There are definitely some downsides to the approach though, mostly typical problems you would expect with machine generated code. Namely that it’s verbose and if you have a super complex protobuf data model (hundreds or thousands of fields) and want to ship a fatjar or similar bundling of dependencies you can run into some size issues.
Protobuf does not provide any type safety whatsoever. The name of the type of the message is carried in a side-channel, and the interpretation of that name is completely up to the endpoint that deserializes the message.

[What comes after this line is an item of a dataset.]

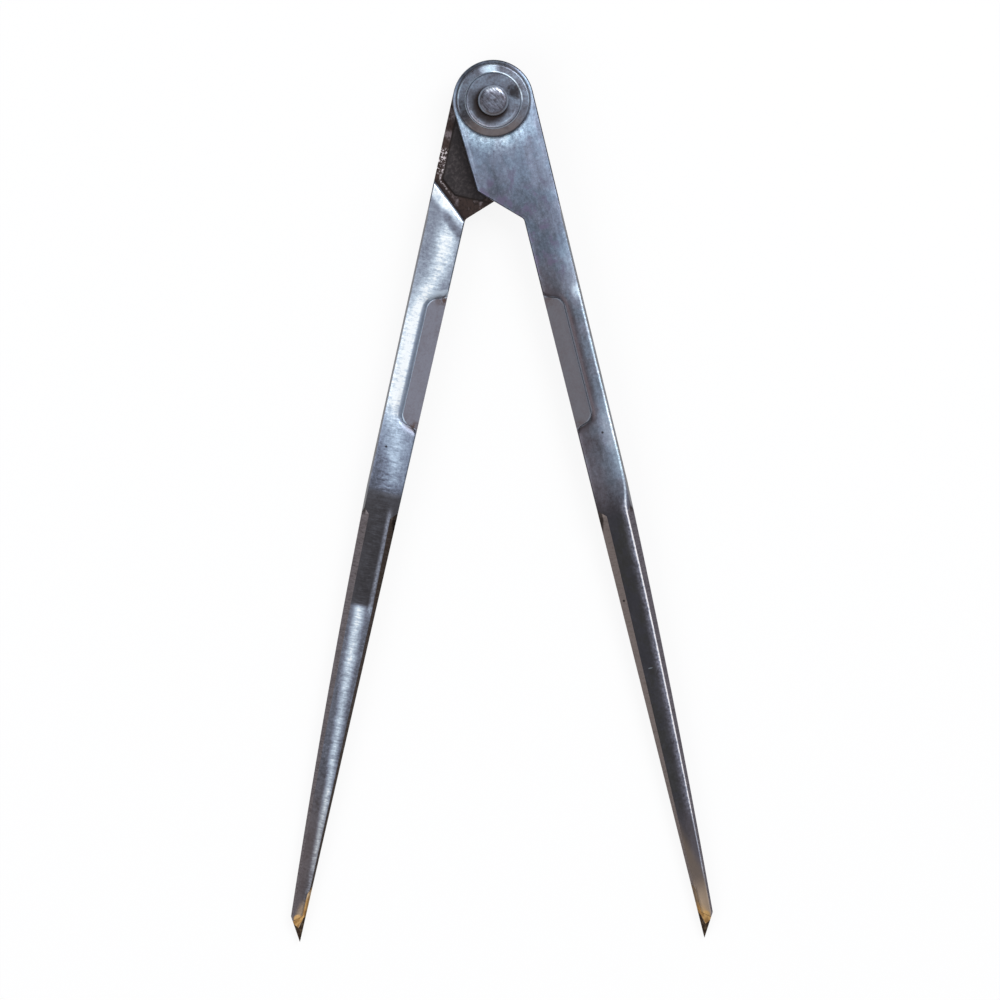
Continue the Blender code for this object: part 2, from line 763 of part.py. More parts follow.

I know it's common and perhaps even fashionable, but FWIW language like "We take an opinionated stance" utterly puts me off caring about this package
It's a piece of software, it has a design that is either fit for purpose or not. When ego becomes entangled in that design process, it's a strong indicator of the kind of experience one might have trying to get fixes or enhancements merged, or even the kind of attitude you'd find when attempting to report a bug.
That's not what the word 'opinionated' means here. It's not any one person's opinion; it's that the project overall takes a stance on an issue rather than leaving everything open for everyone else to figure out. It provides clarity and direction compared to the more difficult situation where every library is completely general. No ego involved at all.